The appellees’ district includes Atlanta and has a Black majority, but since voters across the entire, majority-White state may vote on the District 3 commissioner, the "result is that even though the candidate preferred by Black voters has won every county in District 3 in recent years, Black voters there are unable to elect their candidate of choice,” they said."This pattern has repeated itself without exception over the past decade. During that span, not one Black-preferred candidate has been elected to the Commission.”
The lower court found lacking the state’s evidence that partisanship explained the situation, appellees said. And election system challengers don’t have to disprove every possible explanation for racially polarized voting, said appellees, citing the 1st Circuit's 1995 decision in Uno v. City of Holyoke. In the district court case, the state repeatedly conceded that PSC voting is polarized along racial lines, appellees added. "As this Court has explained, a pattern of racially polarized voting is '[t]he surest indication of race-conscious politics' and 'the keystone of a dilution case.'"
It was reasonable for the district court to find feasible the plaintiffs' proposed remedy of electing members by district instead of statewide, the Atlanta-area voters said.

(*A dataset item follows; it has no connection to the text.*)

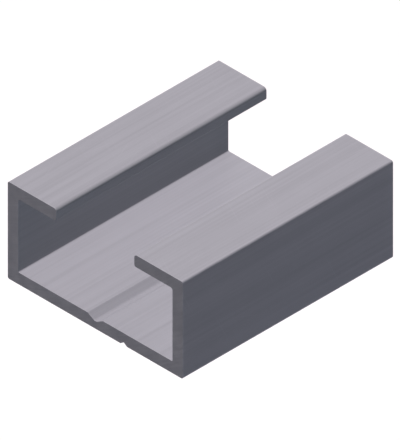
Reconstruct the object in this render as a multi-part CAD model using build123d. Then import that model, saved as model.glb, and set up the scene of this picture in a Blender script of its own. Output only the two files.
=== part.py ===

Single-member districting is a standard remedy for Section 2 violations caused by at-large elections, and it wouldn't "alter Georgia’s chosen form of government,” they stressed. “Districts would not, for instance, change the Commission’s size or the territory over which it governs."
The district court stopped Georgia PSC elections “simply because Republicans have been too successful,” said Georgia's brief last month. “The district court accepted a [Section] 2 vote dilution claim because black voters in Georgia (who generally do not vote for Republicans) regularly see their preferred candidates for Public Service Commission defeated (by Republicans).” The Voting Rights Act doesn’t allow federal courts to force new government models on states, Georgia added: “But demanding Georgia shift from a century-old, constitutionally required, statewide system to single-member districts does exactly that.”